__Exercise directions__: Make an exact copy of all the records.

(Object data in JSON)

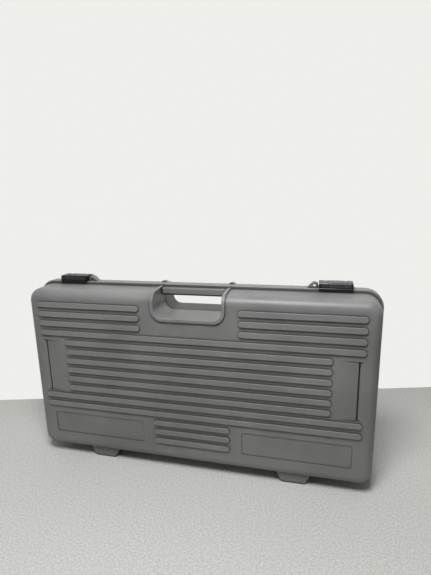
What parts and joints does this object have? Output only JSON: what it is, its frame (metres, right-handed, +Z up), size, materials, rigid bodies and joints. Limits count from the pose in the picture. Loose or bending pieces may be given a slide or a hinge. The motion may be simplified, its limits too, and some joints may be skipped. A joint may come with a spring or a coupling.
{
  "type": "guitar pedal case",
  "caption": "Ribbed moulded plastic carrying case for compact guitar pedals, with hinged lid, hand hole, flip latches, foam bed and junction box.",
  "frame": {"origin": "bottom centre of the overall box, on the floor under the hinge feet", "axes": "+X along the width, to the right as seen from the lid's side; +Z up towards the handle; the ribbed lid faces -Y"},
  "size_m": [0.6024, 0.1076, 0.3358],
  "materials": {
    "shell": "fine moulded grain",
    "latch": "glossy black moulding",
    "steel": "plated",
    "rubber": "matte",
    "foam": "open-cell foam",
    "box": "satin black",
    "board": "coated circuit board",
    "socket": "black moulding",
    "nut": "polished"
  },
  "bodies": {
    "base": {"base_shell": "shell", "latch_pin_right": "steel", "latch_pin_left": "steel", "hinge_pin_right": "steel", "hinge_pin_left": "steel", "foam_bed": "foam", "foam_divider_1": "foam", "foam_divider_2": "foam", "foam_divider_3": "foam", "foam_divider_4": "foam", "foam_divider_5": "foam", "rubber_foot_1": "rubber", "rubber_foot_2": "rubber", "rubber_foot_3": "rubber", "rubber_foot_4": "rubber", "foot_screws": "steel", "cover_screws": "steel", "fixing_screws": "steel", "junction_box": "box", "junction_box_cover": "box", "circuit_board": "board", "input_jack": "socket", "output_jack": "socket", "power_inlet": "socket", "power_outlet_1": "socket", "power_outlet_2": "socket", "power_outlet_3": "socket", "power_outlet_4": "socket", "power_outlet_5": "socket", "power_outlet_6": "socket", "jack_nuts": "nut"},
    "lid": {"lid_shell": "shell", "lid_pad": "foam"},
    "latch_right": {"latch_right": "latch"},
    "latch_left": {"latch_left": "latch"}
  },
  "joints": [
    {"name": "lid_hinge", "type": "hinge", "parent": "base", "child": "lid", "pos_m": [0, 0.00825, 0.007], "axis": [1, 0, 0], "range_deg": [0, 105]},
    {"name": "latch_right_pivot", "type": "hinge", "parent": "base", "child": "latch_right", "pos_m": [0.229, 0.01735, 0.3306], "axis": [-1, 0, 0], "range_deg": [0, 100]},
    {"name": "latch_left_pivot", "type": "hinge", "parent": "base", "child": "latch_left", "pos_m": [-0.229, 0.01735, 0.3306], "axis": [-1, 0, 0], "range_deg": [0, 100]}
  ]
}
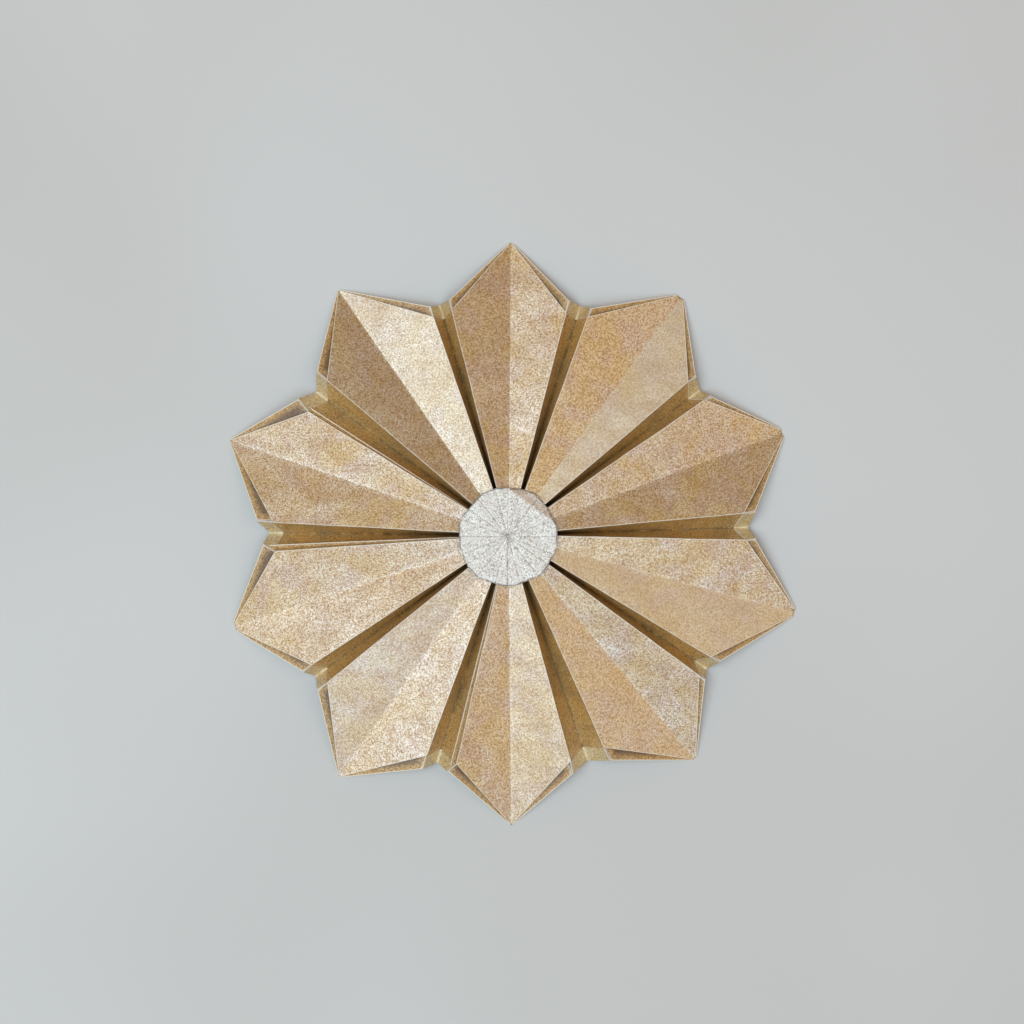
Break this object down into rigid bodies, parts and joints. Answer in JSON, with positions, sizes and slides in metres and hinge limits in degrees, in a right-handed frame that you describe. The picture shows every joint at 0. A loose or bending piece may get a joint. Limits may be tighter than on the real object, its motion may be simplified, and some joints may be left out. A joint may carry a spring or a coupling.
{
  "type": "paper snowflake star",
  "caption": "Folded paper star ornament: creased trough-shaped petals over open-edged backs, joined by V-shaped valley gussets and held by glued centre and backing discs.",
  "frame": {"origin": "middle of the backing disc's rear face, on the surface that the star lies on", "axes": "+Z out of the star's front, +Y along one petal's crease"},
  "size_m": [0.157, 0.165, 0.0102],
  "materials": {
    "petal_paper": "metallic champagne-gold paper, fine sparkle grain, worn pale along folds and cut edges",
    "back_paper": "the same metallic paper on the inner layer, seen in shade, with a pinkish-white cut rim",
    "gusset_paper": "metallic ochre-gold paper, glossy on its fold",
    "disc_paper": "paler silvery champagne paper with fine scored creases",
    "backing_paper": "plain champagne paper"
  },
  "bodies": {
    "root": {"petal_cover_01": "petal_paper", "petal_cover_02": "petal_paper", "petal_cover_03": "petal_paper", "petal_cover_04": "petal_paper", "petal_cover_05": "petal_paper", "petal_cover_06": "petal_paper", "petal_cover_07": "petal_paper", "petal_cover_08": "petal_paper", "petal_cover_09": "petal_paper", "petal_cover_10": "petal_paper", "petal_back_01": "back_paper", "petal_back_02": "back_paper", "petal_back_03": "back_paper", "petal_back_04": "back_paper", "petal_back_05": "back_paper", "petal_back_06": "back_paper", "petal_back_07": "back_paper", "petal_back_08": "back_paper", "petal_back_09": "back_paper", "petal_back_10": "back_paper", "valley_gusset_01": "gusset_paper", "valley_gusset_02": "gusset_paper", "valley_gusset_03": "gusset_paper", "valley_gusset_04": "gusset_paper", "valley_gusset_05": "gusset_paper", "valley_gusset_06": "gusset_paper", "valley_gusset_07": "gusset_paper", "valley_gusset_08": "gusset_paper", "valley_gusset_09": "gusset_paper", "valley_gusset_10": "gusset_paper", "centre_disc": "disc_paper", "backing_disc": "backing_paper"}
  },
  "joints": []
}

__Solution to the problem__:
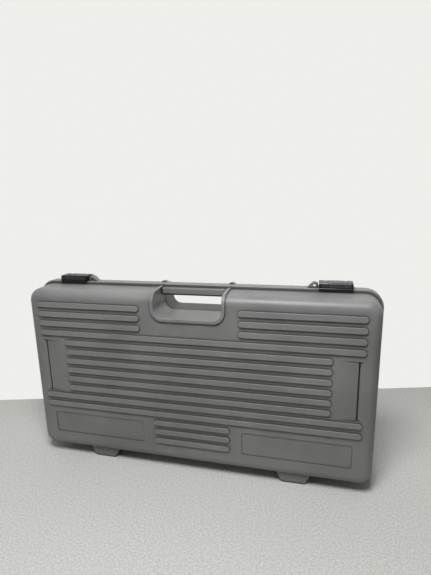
What parts and joints does this object have? Output only JSON: what it is, its frame (metres, right-handed, +Z up), size, materials, rigid bodies and joints. Limits count from the pose in the picture. Loose or bending pieces may be given a slide or a hinge. The motion may be simplified, its limits too, and some joints may be skipped. A joint may come with a spring or a coupling.
{
  "type": "guitar pedal case",
  "caption": "Ribbed moulded plastic carrying case for compact guitar pedals, with hinged lid, hand hole, flip latches, foam bed and junction box.",
  "frame": {"origin": "bottom centre of the overall box, on the floor under the hinge feet", "axes": "+X along the width, to the right as seen from the lid's side; +Z up towards the handle; the ribbed lid faces -Y"},
  "size_m": [0.6024, 0.1076, 0.3358],
  "materials": {
    "shell": "fine moulded grain",
    "latch": "glossy black moulding",
    "steel": "plated",
    "rubber": "matte",
    "foam": "open-cell foam",
    "box": "satin black",
    "board": "coated circuit board",
    "socket": "black moulding",
    "nut": "polished"
  },
  "bodies": {
    "base": {"base_shell": "shell", "latch_pin_right": "steel", "latch_pin_left": "steel", "hinge_pin_right": "steel", "hinge_pin_left": "steel", "foam_bed": "foam", "foam_divider_1": "foam", "foam_divider_2": "foam", "foam_divider_3": "foam", "foam_divider_4": "foam", "foam_divider_5": "foam", "rubber_foot_1": "rubber", "rubber_foot_2": "rubber", "rubber_foot_3": "rubber", "rubber_foot_4": "rubber", "foot_screws": "steel", "cover_screws": "steel", "fixing_screws": "steel", "junction_box": "box", "junction_box_cover": "box", "circuit_board": "board", "input_jack": "socket", "output_jack": "socket", "power_inlet": "socket", "power_outlet_1": "socket", "power_outlet_2": "socket", "power_outlet_3": "socket", "power_outlet_4": "socket", "power_outlet_5": "socket", "power_outlet_6": "socket", "jack_nuts": "nut"},
    "lid": {"lid_shell": "shell", "lid_pad": "foam"},
    "latch_right": {"latch_right": "latch"},
    "latch_left": {"latch_left": "latch"}
  },
  "joints": [
    {"name": "lid_hinge", "type": "hinge", "parent": "base", "child": "lid", "pos_m": [0, 0.00825, 0.007], "axis": [1, 0, 0], "range_deg": [0, 105]},
    {"name": "latch_right_pivot", "type": "hinge", "parent": "base", "child": "latch_right", "pos_m": [0.229, 0.01735, 0.3306], "axis": [-1, 0, 0], "range_deg": [0, 100]},
    {"name": "latch_left_pivot", "type": "hinge", "parent": "base", "child": "latch_left", "pos_m": [-0.229, 0.01735, 0.3306], "axis": [-1, 0, 0], "range_deg": [0, 100]}
  ]
}
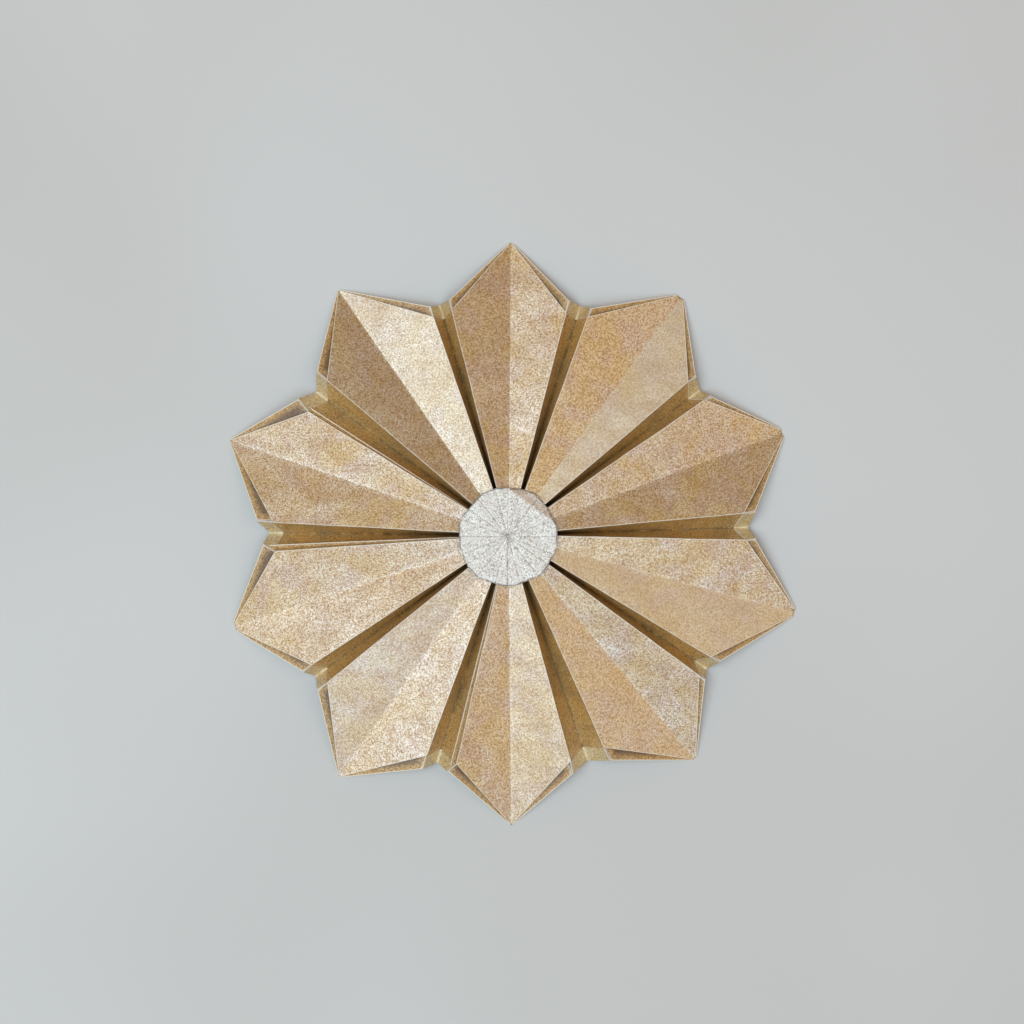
Break this object down into rigid bodies, parts and joints. Answer in JSON, with positions, sizes and slides in metres and hinge limits in degrees, in a right-handed frame that you describe. The picture shows every joint at 0. A loose or bending piece may get a joint. Limits may be tighter than on the real object, its motion may be simplified, and some joints may be left out. A joint may carry a spring or a coupling.
{
  "type": "paper snowflake star",
  "caption": "Folded paper star ornament: creased trough-shaped petals over open-edged backs, joined by V-shaped valley gussets and held by glued centre and backing discs.",
  "frame": {"origin": "middle of the backing disc's rear face, on the surface that the star lies on", "axes": "+Z out of the star's front, +Y along one petal's crease"},
  "size_m": [0.157, 0.165, 0.0102],
  "materials": {
    "petal_paper": "metallic champagne-gold paper, fine sparkle grain, worn pale along folds and cut edges",
    "back_paper": "the same metallic paper on the inner layer, seen in shade, with a pinkish-white cut rim",
    "gusset_paper": "metallic ochre-gold paper, glossy on its fold",
    "disc_paper": "paler silvery champagne paper with fine scored creases",
    "backing_paper": "plain champagne paper"
  },
  "bodies": {
    "root": {"petal_cover_01": "petal_paper", "petal_cover_02": "petal_paper", "petal_cover_03": "petal_paper", "petal_cover_04": "petal_paper", "petal_cover_05": "petal_paper", "petal_cover_06": "petal_paper", "petal_cover_07": "petal_paper", "petal_cover_08": "petal_paper", "petal_cover_09": "petal_paper", "petal_cover_10": "petal_paper", "petal_back_01": "back_paper", "petal_back_02": "back_paper", "petal_back_03": "back_paper", "petal_back_04": "back_paper", "petal_back_05": "back_paper", "petal_back_06": "back_paper", "petal_back_07": "back_paper", "petal_back_08": "back_paper", "petal_back_09": "back_paper", "petal_back_10": "back_paper", "valley_gusset_01": "gusset_paper", "valley_gusset_02": "gusset_paper", "valley_gusset_03": "gusset_paper", "valley_gusset_04": "gusset_paper", "valley_gusset_05": "gusset_paper", "valley_gusset_06": "gusset_paper", "valley_gusset_07": "gusset_paper", "valley_gusset_08": "gusset_paper", "valley_gusset_09": "gusset_paper", "valley_gusset_10": "gusset_paper", "centre_disc": "disc_paper", "backing_disc": "backing_paper"}
  },
  "joints": []
}